:: SHORT PROBLEM ::
Retype the listing that follows, exactly as written.
━━━━━━━━━━━━━━━━━━━━
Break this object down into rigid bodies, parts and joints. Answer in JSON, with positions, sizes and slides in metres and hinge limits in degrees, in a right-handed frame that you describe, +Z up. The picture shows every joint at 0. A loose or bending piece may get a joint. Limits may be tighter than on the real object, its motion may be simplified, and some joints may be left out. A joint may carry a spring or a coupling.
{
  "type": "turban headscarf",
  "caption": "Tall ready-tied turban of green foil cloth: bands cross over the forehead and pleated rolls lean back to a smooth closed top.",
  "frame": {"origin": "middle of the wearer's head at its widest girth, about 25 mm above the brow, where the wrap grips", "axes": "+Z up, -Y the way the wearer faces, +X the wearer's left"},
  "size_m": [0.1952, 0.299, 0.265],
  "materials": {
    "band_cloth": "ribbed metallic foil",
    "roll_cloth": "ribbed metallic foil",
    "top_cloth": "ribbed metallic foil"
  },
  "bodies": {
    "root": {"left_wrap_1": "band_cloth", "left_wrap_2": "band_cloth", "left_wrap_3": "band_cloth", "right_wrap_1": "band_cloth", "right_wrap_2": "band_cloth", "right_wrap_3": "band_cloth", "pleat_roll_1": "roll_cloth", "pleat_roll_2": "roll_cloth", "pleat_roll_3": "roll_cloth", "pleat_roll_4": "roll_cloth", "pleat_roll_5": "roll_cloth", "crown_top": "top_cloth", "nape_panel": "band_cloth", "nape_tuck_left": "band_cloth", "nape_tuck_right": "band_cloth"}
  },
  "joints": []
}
━━━━━━━━━━━━━━━━━━━━
:: OUTPUT FOR THIS TASK ::
Break this object down into rigid bodies, parts and joints. Answer in JSON, with positions, sizes and slides in metres and hinge limits in degrees, in a right-handed frame that you describe, +Z up. The picture shows every joint at 0. A loose or bending piece may get a joint. Limits may be tighter than on the real object, its motion may be simplified, and some joints may be left out. A joint may carry a spring or a coupling.
{
  "type": "turban headscarf",
  "caption": "Tall ready-tied turban of green foil cloth: bands cross over the forehead and pleated rolls lean back to a smooth closed top.",
  "frame": {"origin": "middle of the wearer's head at its widest girth, about 25 mm above the brow, where the wrap grips", "axes": "+Z up, -Y the way the wearer faces, +X the wearer's left"},
  "size_m": [0.1952, 0.299, 0.265],
  "materials": {
    "band_cloth": "ribbed metallic foil",
    "roll_cloth": "ribbed metallic foil",
    "top_cloth": "ribbed metallic foil"
  },
  "bodies": {
    "root": {"left_wrap_1": "band_cloth", "left_wrap_2": "band_cloth", "left_wrap_3": "band_cloth", "right_wrap_1": "band_cloth", "right_wrap_2": "band_cloth", "right_wrap_3": "band_cloth", "pleat_roll_1": "roll_cloth", "pleat_roll_2": "roll_cloth", "pleat_roll_3": "roll_cloth", "pleat_roll_4": "roll_cloth", "pleat_roll_5": "roll_cloth", "crown_top": "top_cloth", "nape_panel": "band_cloth", "nape_tuck_left": "band_cloth", "nape_tuck_right": "band_cloth"}
  },
  "joints": []
}